AIM OF THE TASK >> Below are several entries. Transcribe exactly those lines that fall from the one with "for node in" through the one with "imported = [obj", end lines included.

++++ GIVEN RECORDS ++++

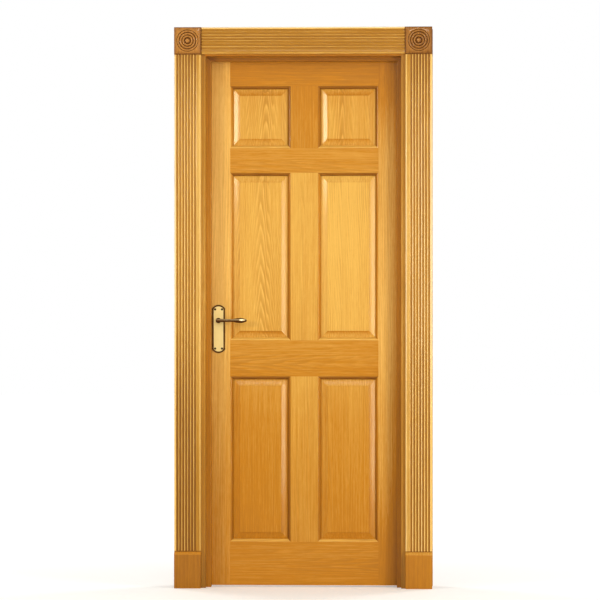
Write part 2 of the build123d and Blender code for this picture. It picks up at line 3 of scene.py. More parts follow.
import bpy
import numpy as np
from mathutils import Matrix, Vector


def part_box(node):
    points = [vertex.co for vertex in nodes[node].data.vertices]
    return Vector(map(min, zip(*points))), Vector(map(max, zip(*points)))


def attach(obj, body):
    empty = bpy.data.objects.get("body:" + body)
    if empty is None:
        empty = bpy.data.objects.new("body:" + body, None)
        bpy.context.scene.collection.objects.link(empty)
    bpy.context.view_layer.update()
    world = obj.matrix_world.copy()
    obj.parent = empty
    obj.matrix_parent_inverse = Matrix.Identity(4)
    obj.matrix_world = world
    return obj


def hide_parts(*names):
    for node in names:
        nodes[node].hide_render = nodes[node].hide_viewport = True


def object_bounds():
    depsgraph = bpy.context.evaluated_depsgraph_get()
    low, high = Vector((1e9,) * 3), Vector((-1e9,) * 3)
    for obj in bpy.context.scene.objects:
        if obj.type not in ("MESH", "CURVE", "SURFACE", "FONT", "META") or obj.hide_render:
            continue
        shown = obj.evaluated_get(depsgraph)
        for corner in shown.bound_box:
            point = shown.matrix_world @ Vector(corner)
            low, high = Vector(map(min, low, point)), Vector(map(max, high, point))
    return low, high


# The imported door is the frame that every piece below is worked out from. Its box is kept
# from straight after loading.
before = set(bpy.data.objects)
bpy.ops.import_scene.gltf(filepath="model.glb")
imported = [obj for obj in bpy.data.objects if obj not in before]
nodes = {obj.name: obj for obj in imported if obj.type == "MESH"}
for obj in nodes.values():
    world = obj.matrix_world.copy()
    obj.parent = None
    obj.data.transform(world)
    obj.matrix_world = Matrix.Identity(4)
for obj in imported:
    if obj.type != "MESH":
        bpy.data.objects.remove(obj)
cad_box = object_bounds()
scene = bpy.context.scene


# The camera stands well back and a little to the right of the door, level with its middle,
# so that uprights stay upright and slightly more of the left reveal shows than of the right.
LEAF_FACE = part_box("stile_latch_side")[0][1]
EYE = (0.65, -15.0, 1.077)
AIM = (-0.016, LEAF_FACE, 1.077)
SENSOR = 36.0
PICTURE = 600
METRES_PER_PIXEL = 0.003758

eye_to_aim = np.subtract(AIM, EYE)
camera_data = bpy.data.cameras.new("door_camera")
camera_data.sensor_width = SENSOR
camera_data.lens = SENSOR * float(np.linalg.norm(eye_to_aim)) / (PICTURE * METRES_PER_PIXEL)
camera_data.clip_end = 100.0
camera = bpy.data.objects.new("door_camera", camera_data)
camera.location = EYE
camera.rotation_euler = (math.pi / 2, 0.0, math.atan2(-eye_to_aim[0], eye_to_aim[1]))
scene.collection.objects.link(camera)
scene.camera = camera
scene.view_settings.view_transform = "Standard"


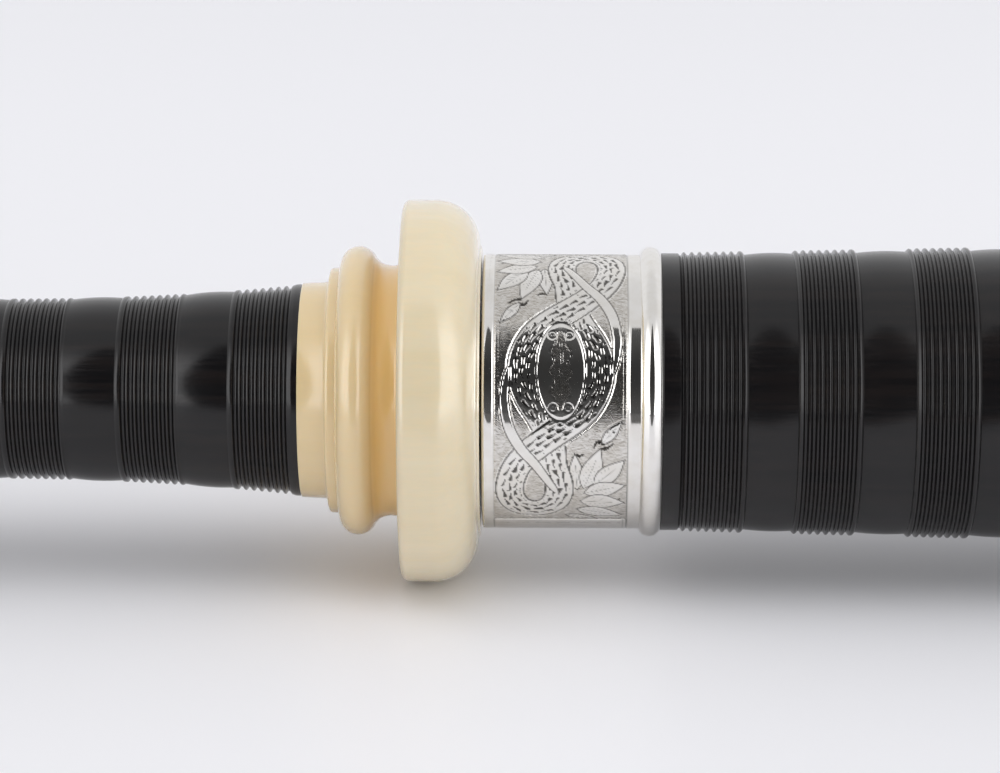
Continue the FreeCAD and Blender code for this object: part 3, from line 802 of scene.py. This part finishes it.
def plate(u, v):
    """(depth, matted, stain) of one engraved plate. depth is in mm, the others run from 0 to 1."""
    depth, matted, tarnish_and_shade = np.zeros_like(u), np.ones_like(u), np.zeros_like(u)
    within = (np.abs(u) < PLATE[0] - 0.05) & (np.abs(v) < PLATE[1])

    def lay(inside, cuts, ground=0.0, dark=None):
        """Puts a motif over what is there: its cuts count inside it and round its edge."""
        dark = 0.95 * np.clip((cuts - 0.03) / 0.04, 0, 1) if dark is None else dark
        depth[:] = np.where(inside, cuts, np.maximum(depth, cuts))
        tarnish_and_shade[:] = np.where(inside, dark, np.maximum(tarnish_and_shade, dark))
        matted[inside] = ground

    for side in (1, -1):  # sprays, and the same sprays turned half round
        for root, tip, fat in SPRAY:
            lay(*leaflet(side * u, side * v, root, tip, fat))
    sixth = np.pi / 6
    for low, high, over in ((3, 7, 0), (9, 13, 0), (1, 3, 1), (7, 9, 1)):  # strands, under ones first
        across, along, inside = strand_fields(u, v, low * sixth - 0.02, high * sixth + 0.02)
        s = np.abs(across)
        covered = inside & (s < 0.5 * BAND + (0.18 if over else 0.06))
        rims = groove(s - 0.5 * BAND, 0.38, 0.12)
        line = groove(s - 0.5 * BAND + 0.36, 0.12, 0.03)
        cuts, dark = scales(across, along)
        field = s < 0.5 * BAND - 0.40
        everywhere = np.maximum(np.maximum(rims, line), cuts * field)
        # painted shade: a rim cut is darkened only on its inner wall, its outer wall left lit; the
        # scales bring tarnish and painted shade
        shade = np.maximum(np.clip(rims / 0.04, 0, 0.9) * (s < 0.5 * BAND + 0.03), 0.95 * dark * field)
        depth[covered] = everywhere[covered]
        tarnish_and_shade[covered] = shade[covered]
        matted[covered] = 0.0
    off_eye = EYE[0] * (np.hypot(u / EYE[0], v / EYE[1]) - 1.0)
    ring = groove(off_eye, 0.28, 0.09) * (off_eye < 0.17)
    lay(off_eye < 0.17, ring, 0.0, 0.5 * np.clip((ring - 0.06) / 0.03, 0, 1))
    inside, cuts = leaf_medallion(u, v)
    lay(inside, cuts, 0.8, 0.5 * cuts / 0.1)
    for berry in ((-0.95, 4.15), (0.95, 4.15), (-0.85, -4.2), (0.85, -4.2)):
        off = np.hypot(u - berry[0], v - berry[1])
        dimple = 0.05 * np.clip(1 - off / BERRY, 0, 1)
        lay(off < BERRY, groove(off - BERRY, 0.22, 0.09) + dimple, 0.0, 0 * off)
    for side in (1, -1):  # single bold strokes on the ground, and plain tendrils over the strands
        for path, fat in STROKES:
            inside = ribbon(side * u, side * v, path, fat)[0] & (matted > 0.5)
            depth[inside], tarnish_and_shade[inside] = 0.10, 1.0
        lay(*ribbon(side * u, side * v, TENDRIL, 0.60))
    # borders of the plate
    for distance, width, deep in ((0.0, 0.30, 0.12), (0.40, 0.16, 0.07)):
        depth = np.maximum(depth, groove(np.abs(u) - (PLATE[0] - distance), width, deep))
        ends = groove(np.abs(v) - (PLATE[1] - distance), width, deep)
        depth = np.where(np.abs(u) < PLATE[0], np.maximum(depth, ends), depth)
    matted = matted * within
    depth = np.where(within | (np.abs(np.abs(u) - PLATE[0]) < 0.2), depth, 0.0)
    border = np.clip((depth - 0.07) / 0.04, 0, 1) * (np.abs(u) > PLATE[0] - 0.2)
    return depth, matted, np.maximum(tarnish_and_shade * within, 0.5 * border)


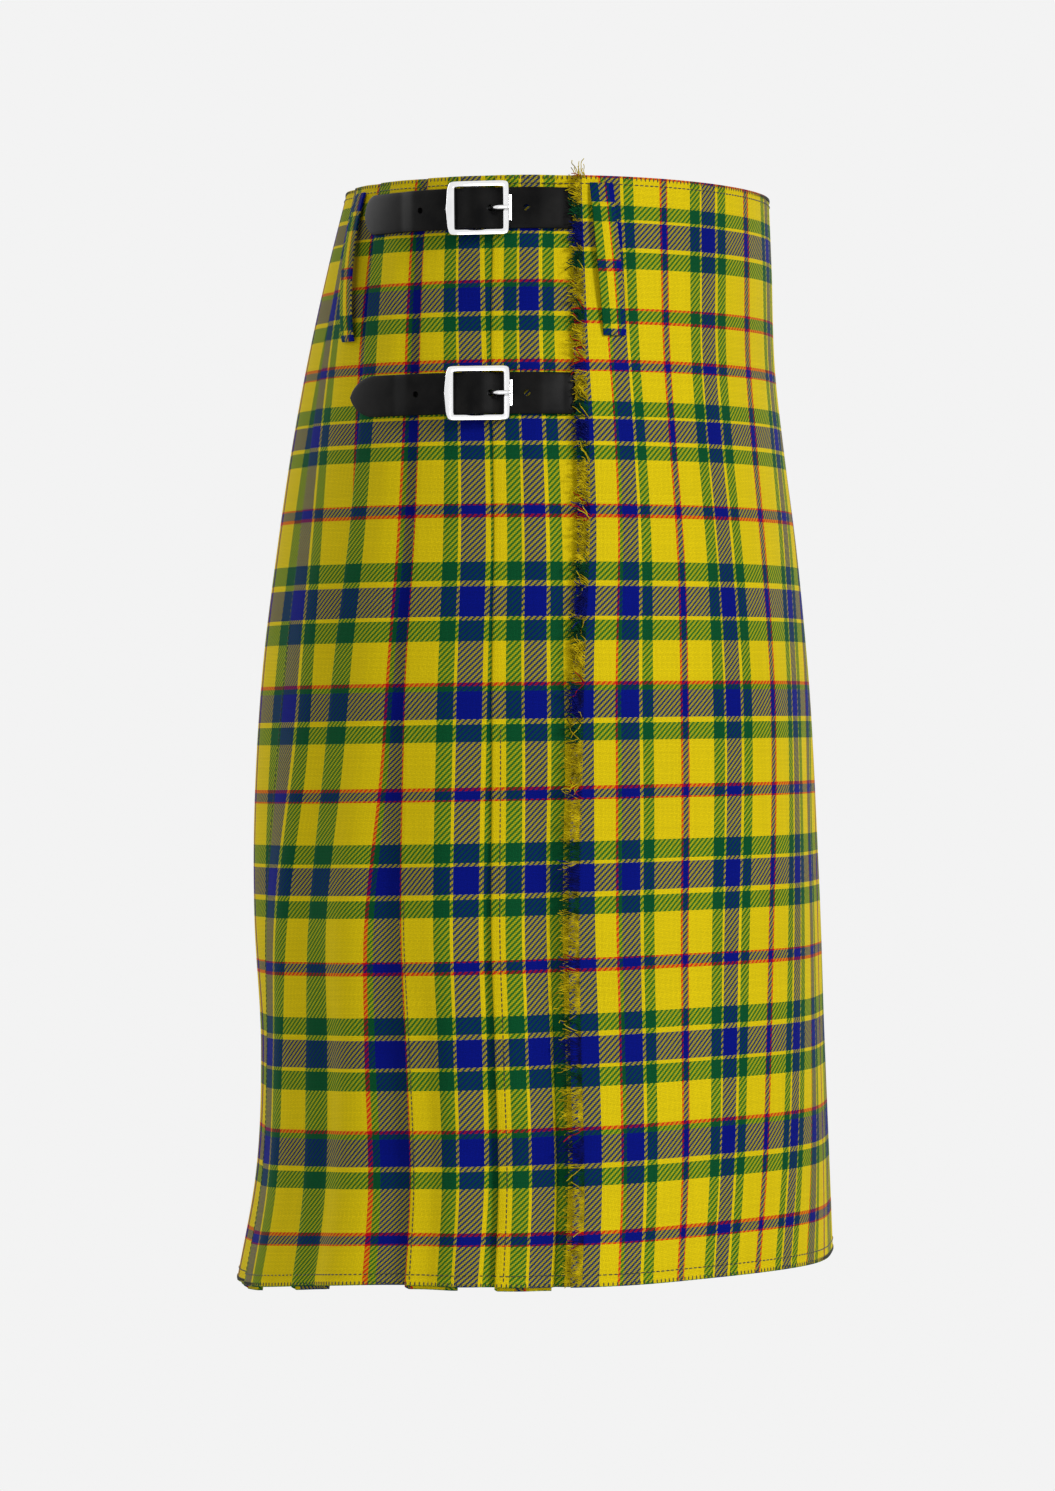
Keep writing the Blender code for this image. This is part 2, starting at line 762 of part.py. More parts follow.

++++

TASK OUTPUT >>
    for node in names:
        nodes[node].hide_render = nodes[node].hide_viewport = True


def object_bounds():
    depsgraph = bpy.context.evaluated_depsgraph_get()
    low, high = Vector((1e9,) * 3), Vector((-1e9,) * 3)
    for obj in bpy.context.scene.objects:
        if obj.type not in ("MESH", "CURVE", "SURFACE", "FONT", "META") or obj.hide_render:
            continue
        shown = obj.evaluated_get(depsgraph)
        for corner in shown.bound_box:
            point = shown.matrix_world @ Vector(corner)
            low, high = Vector(map(min, low, point)), Vector(map(max, high, point))
    return low, high


# The imported door is the frame that every piece below is worked out from. Its box is kept
# from straight after loading.
before = set(bpy.data.objects)
bpy.ops.import_scene.gltf(filepath="model.glb")
imported = [obj for obj in bpy.data.objects if obj not in before]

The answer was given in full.